_Instruction_: Reproduce all of the listing below without alteration.

_Listed records_:
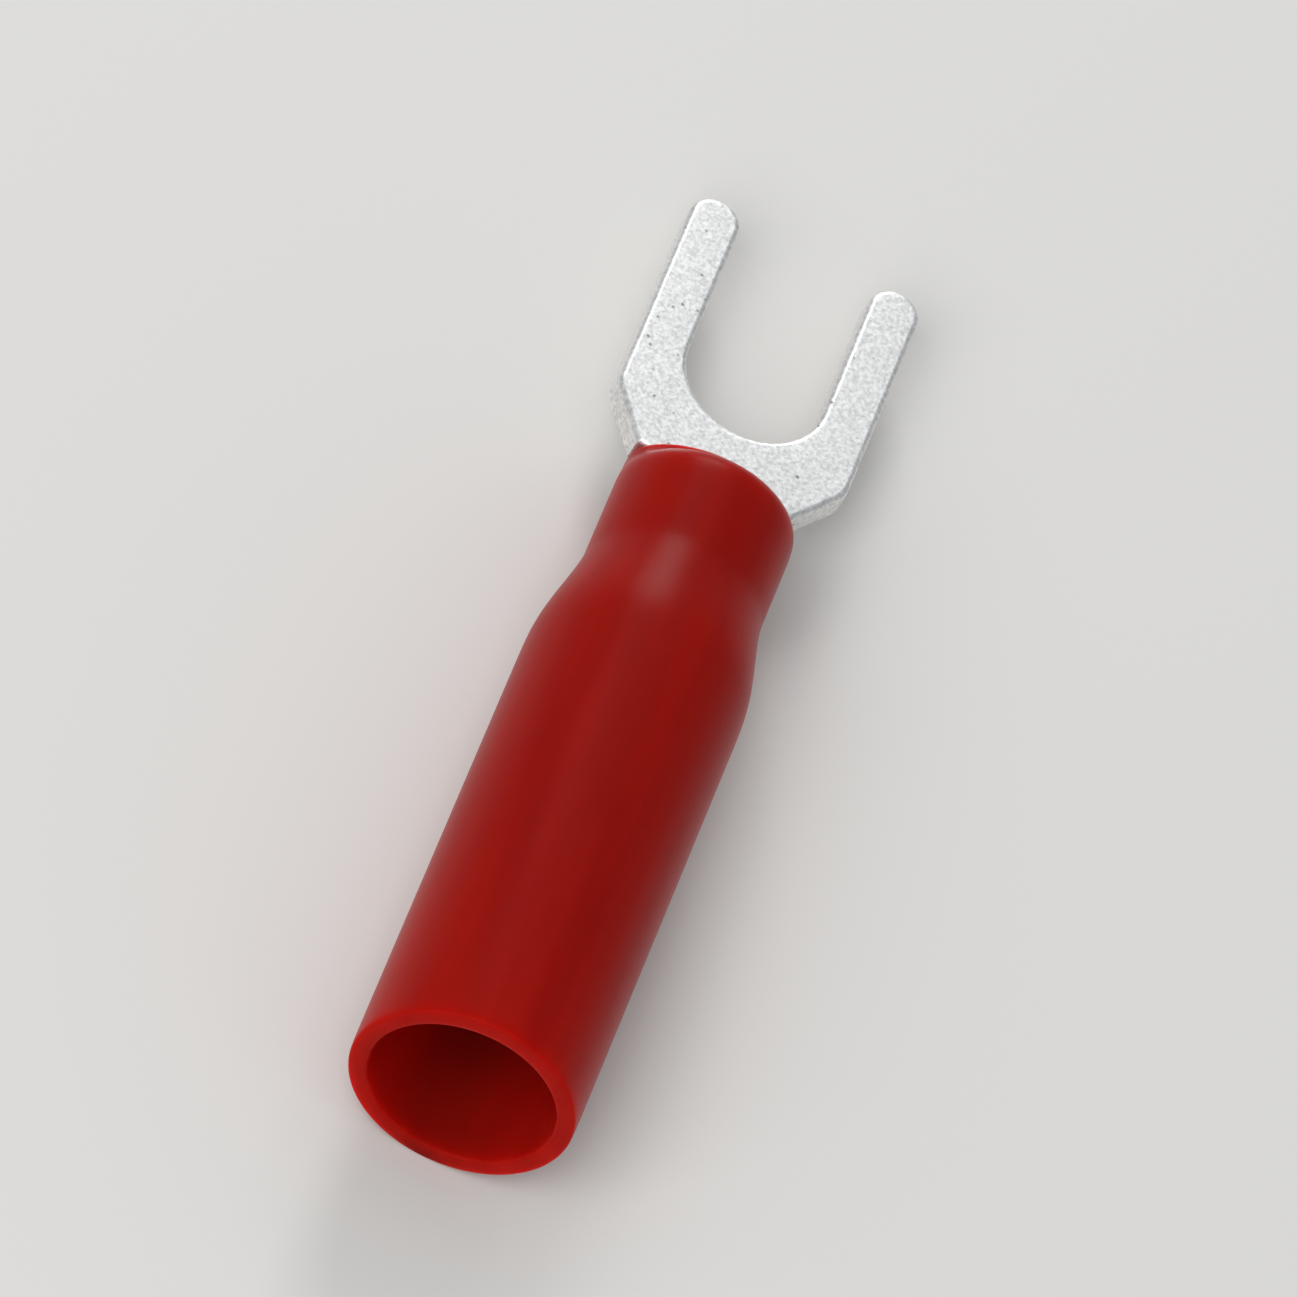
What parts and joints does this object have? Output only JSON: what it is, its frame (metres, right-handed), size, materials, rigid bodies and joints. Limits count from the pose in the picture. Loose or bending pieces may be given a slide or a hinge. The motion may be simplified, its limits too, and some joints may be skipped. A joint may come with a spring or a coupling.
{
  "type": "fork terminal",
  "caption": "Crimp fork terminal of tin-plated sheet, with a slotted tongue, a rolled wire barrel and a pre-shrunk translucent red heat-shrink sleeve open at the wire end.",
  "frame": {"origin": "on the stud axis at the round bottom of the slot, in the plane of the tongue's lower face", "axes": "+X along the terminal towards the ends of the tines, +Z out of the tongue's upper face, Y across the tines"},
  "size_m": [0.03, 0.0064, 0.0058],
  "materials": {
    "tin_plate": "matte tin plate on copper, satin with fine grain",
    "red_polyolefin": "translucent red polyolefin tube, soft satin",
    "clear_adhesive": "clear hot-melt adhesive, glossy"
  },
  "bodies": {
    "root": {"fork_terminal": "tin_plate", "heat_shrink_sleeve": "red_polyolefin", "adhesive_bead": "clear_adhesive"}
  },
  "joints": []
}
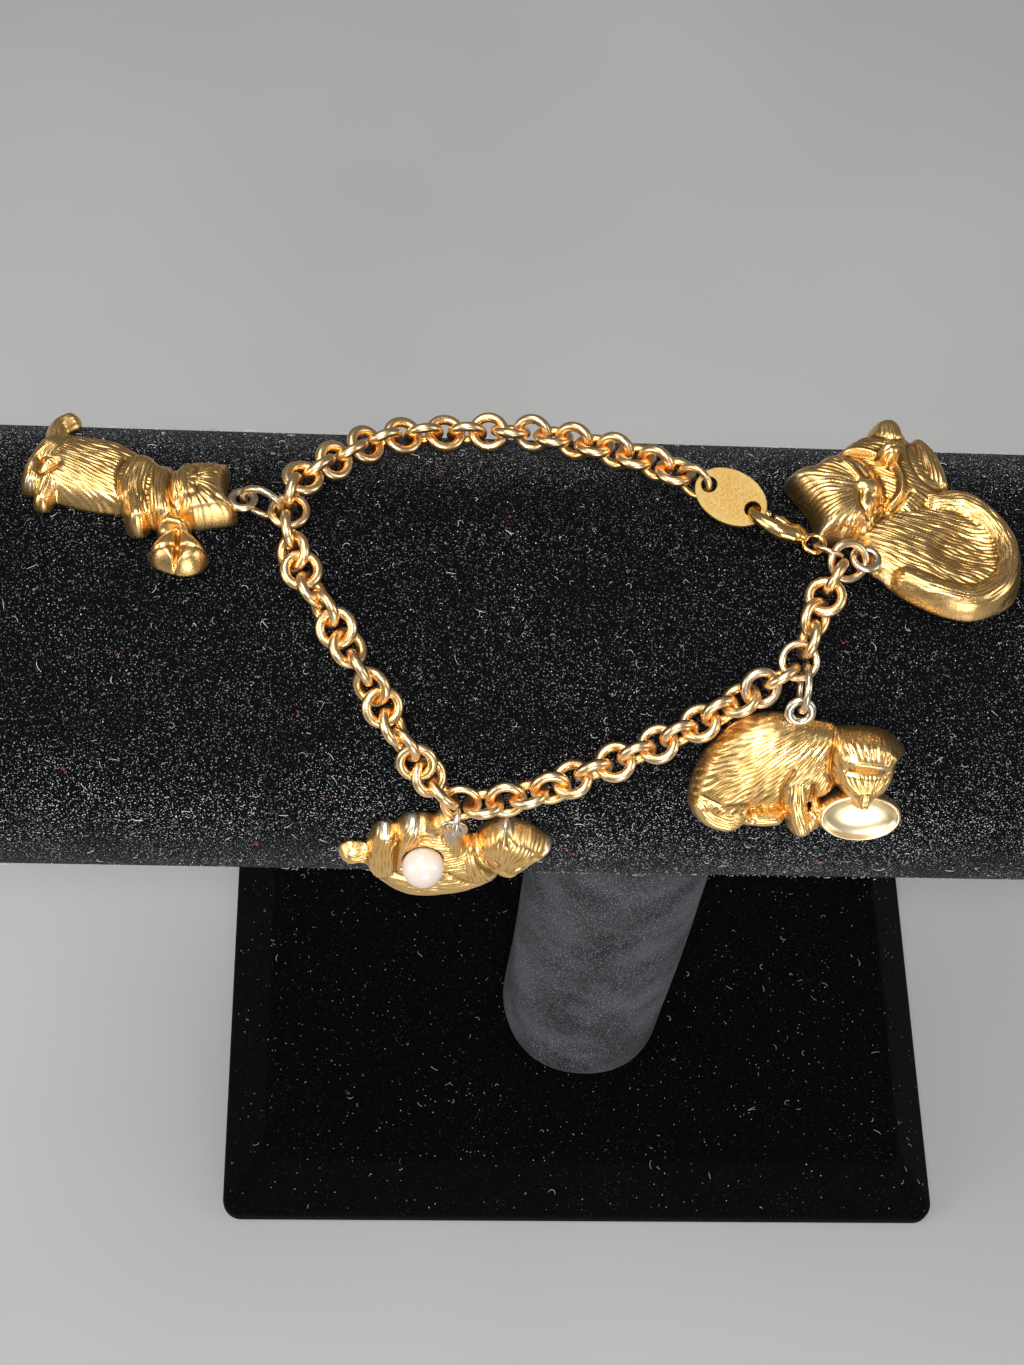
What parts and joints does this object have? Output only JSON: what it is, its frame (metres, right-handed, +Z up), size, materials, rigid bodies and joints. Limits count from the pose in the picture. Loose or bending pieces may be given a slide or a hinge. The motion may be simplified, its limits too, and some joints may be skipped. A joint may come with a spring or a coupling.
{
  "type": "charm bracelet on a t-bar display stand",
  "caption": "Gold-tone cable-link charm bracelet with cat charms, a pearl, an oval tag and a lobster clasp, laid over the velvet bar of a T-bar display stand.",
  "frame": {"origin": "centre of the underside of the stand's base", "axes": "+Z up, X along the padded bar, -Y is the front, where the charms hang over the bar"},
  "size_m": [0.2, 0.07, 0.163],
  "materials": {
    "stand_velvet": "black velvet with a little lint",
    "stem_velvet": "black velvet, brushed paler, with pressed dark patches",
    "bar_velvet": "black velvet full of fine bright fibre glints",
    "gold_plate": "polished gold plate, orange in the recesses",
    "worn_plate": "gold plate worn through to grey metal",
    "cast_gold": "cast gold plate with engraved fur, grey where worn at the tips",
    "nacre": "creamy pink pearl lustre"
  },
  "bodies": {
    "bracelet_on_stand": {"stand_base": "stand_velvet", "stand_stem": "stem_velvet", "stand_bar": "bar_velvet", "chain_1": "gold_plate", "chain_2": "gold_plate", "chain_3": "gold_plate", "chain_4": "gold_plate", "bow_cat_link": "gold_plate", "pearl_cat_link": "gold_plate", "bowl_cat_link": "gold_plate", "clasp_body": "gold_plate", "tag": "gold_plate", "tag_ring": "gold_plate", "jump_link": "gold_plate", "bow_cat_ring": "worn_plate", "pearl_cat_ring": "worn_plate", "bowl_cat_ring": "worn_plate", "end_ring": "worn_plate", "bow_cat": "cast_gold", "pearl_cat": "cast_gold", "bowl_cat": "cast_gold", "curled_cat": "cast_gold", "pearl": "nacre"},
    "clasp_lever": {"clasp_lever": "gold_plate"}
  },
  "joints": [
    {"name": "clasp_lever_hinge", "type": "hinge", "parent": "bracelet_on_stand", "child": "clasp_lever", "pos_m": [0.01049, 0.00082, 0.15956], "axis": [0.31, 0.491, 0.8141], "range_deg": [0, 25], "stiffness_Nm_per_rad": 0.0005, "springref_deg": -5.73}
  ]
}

_Task solution_:
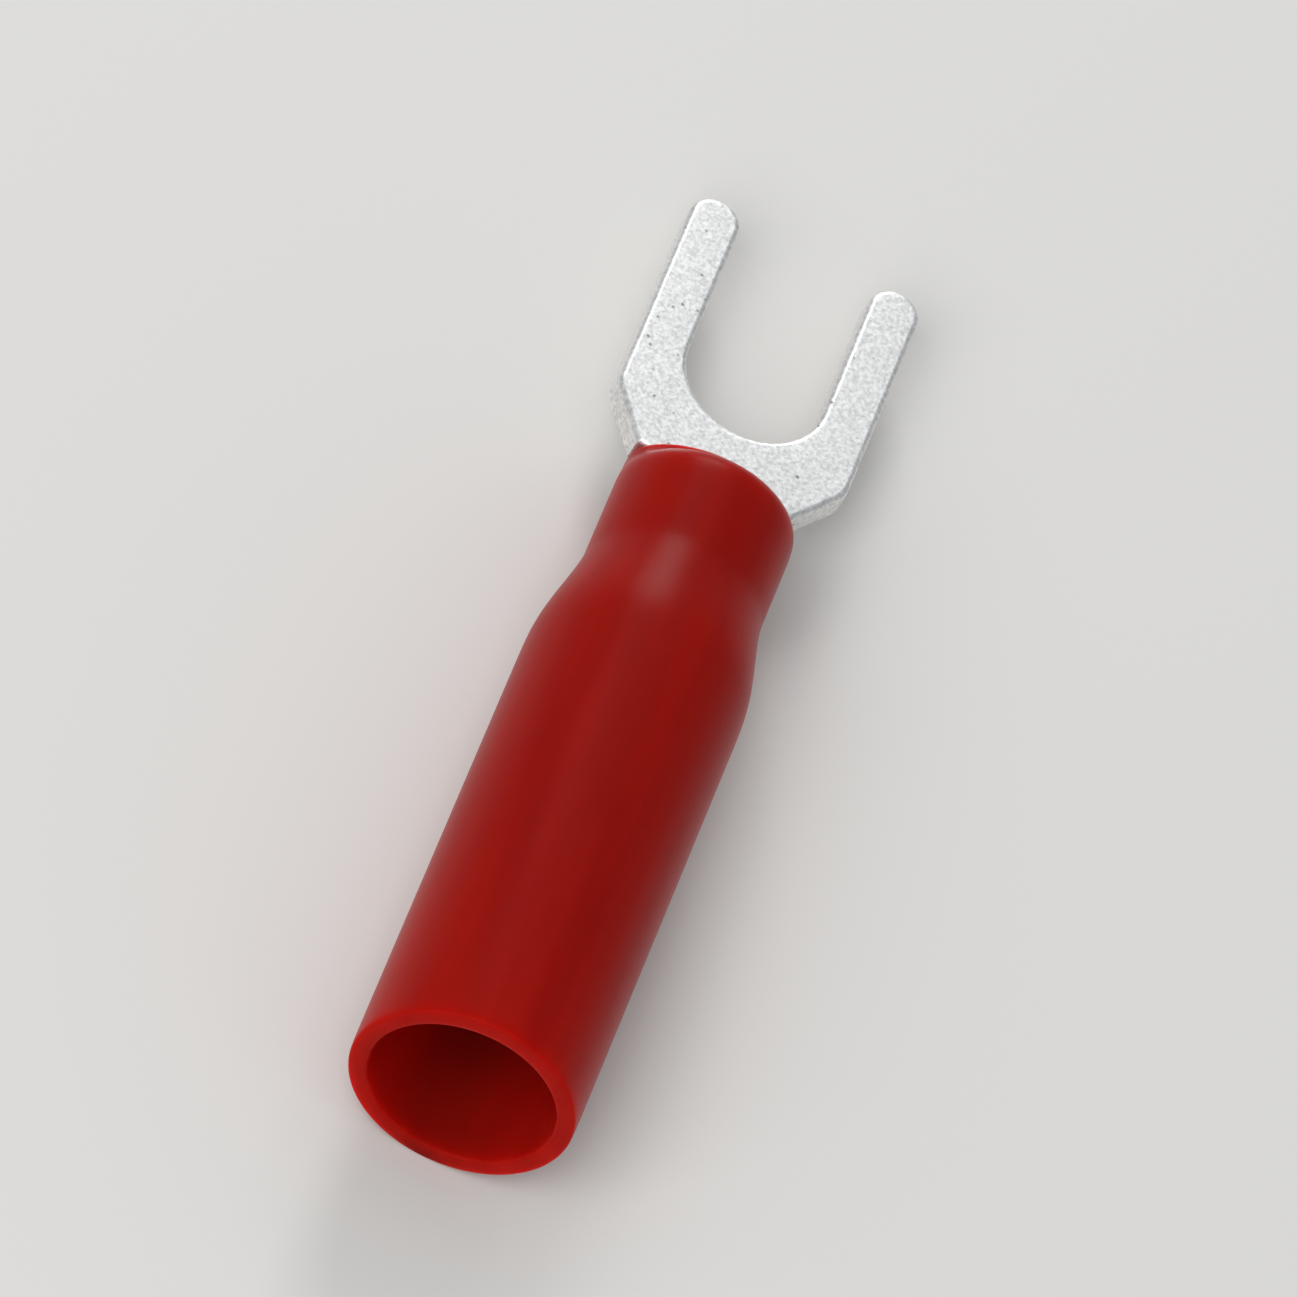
What parts and joints does this object have? Output only JSON: what it is, its frame (metres, right-handed), size, materials, rigid bodies and joints. Limits count from the pose in the picture. Loose or bending pieces may be given a slide or a hinge. The motion may be simplified, its limits too, and some joints may be skipped. A joint may come with a spring or a coupling.
{
  "type": "fork terminal",
  "caption": "Crimp fork terminal of tin-plated sheet, with a slotted tongue, a rolled wire barrel and a pre-shrunk translucent red heat-shrink sleeve open at the wire end.",
  "frame": {"origin": "on the stud axis at the round bottom of the slot, in the plane of the tongue's lower face", "axes": "+X along the terminal towards the ends of the tines, +Z out of the tongue's upper face, Y across the tines"},
  "size_m": [0.03, 0.0064, 0.0058],
  "materials": {
    "tin_plate": "matte tin plate on copper, satin with fine grain",
    "red_polyolefin": "translucent red polyolefin tube, soft satin",
    "clear_adhesive": "clear hot-melt adhesive, glossy"
  },
  "bodies": {
    "root": {"fork_terminal": "tin_plate", "heat_shrink_sleeve": "red_polyolefin", "adhesive_bead": "clear_adhesive"}
  },
  "joints": []
}
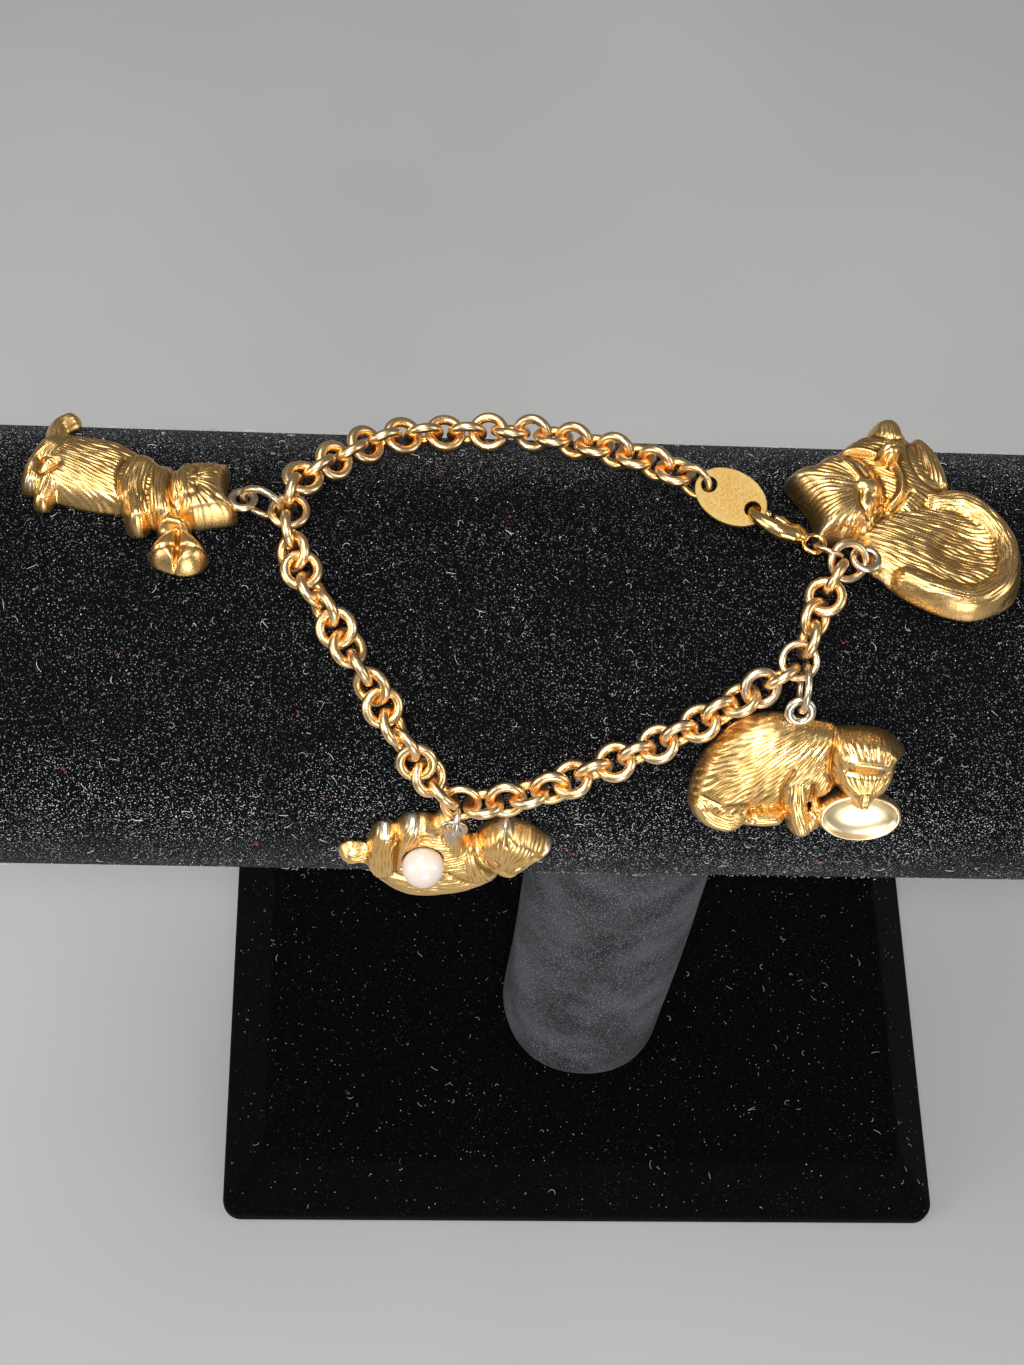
What parts and joints does this object have? Output only JSON: what it is, its frame (metres, right-handed, +Z up), size, materials, rigid bodies and joints. Limits count from the pose in the picture. Loose or bending pieces may be given a slide or a hinge. The motion may be simplified, its limits too, and some joints may be skipped. A joint may come with a spring or a coupling.
{
  "type": "charm bracelet on a t-bar display stand",
  "caption": "Gold-tone cable-link charm bracelet with cat charms, a pearl, an oval tag and a lobster clasp, laid over the velvet bar of a T-bar display stand.",
  "frame": {"origin": "centre of the underside of the stand's base", "axes": "+Z up, X along the padded bar, -Y is the front, where the charms hang over the bar"},
  "size_m": [0.2, 0.07, 0.163],
  "materials": {
    "stand_velvet": "black velvet with a little lint",
    "stem_velvet": "black velvet, brushed paler, with pressed dark patches",
    "bar_velvet": "black velvet full of fine bright fibre glints",
    "gold_plate": "polished gold plate, orange in the recesses",
    "worn_plate": "gold plate worn through to grey metal",
    "cast_gold": "cast gold plate with engraved fur, grey where worn at the tips",
    "nacre": "creamy pink pearl lustre"
  },
  "bodies": {
    "bracelet_on_stand": {"stand_base": "stand_velvet", "stand_stem": "stem_velvet", "stand_bar": "bar_velvet", "chain_1": "gold_plate", "chain_2": "gold_plate", "chain_3": "gold_plate", "chain_4": "gold_plate", "bow_cat_link": "gold_plate", "pearl_cat_link": "gold_plate", "bowl_cat_link": "gold_plate", "clasp_body": "gold_plate", "tag": "gold_plate", "tag_ring": "gold_plate", "jump_link": "gold_plate", "bow_cat_ring": "worn_plate", "pearl_cat_ring": "worn_plate", "bowl_cat_ring": "worn_plate", "end_ring": "worn_plate", "bow_cat": "cast_gold", "pearl_cat": "cast_gold", "bowl_cat": "cast_gold", "curled_cat": "cast_gold", "pearl": "nacre"},
    "clasp_lever": {"clasp_lever": "gold_plate"}
  },
  "joints": [
    {"name": "clasp_lever_hinge", "type": "hinge", "parent": "bracelet_on_stand", "child": "clasp_lever", "pos_m": [0.01049, 0.00082, 0.15956], "axis": [0.31, 0.491, 0.8141], "range_deg": [0, 25], "stiffness_Nm_per_rad": 0.0005, "springref_deg": -5.73}
  ]
}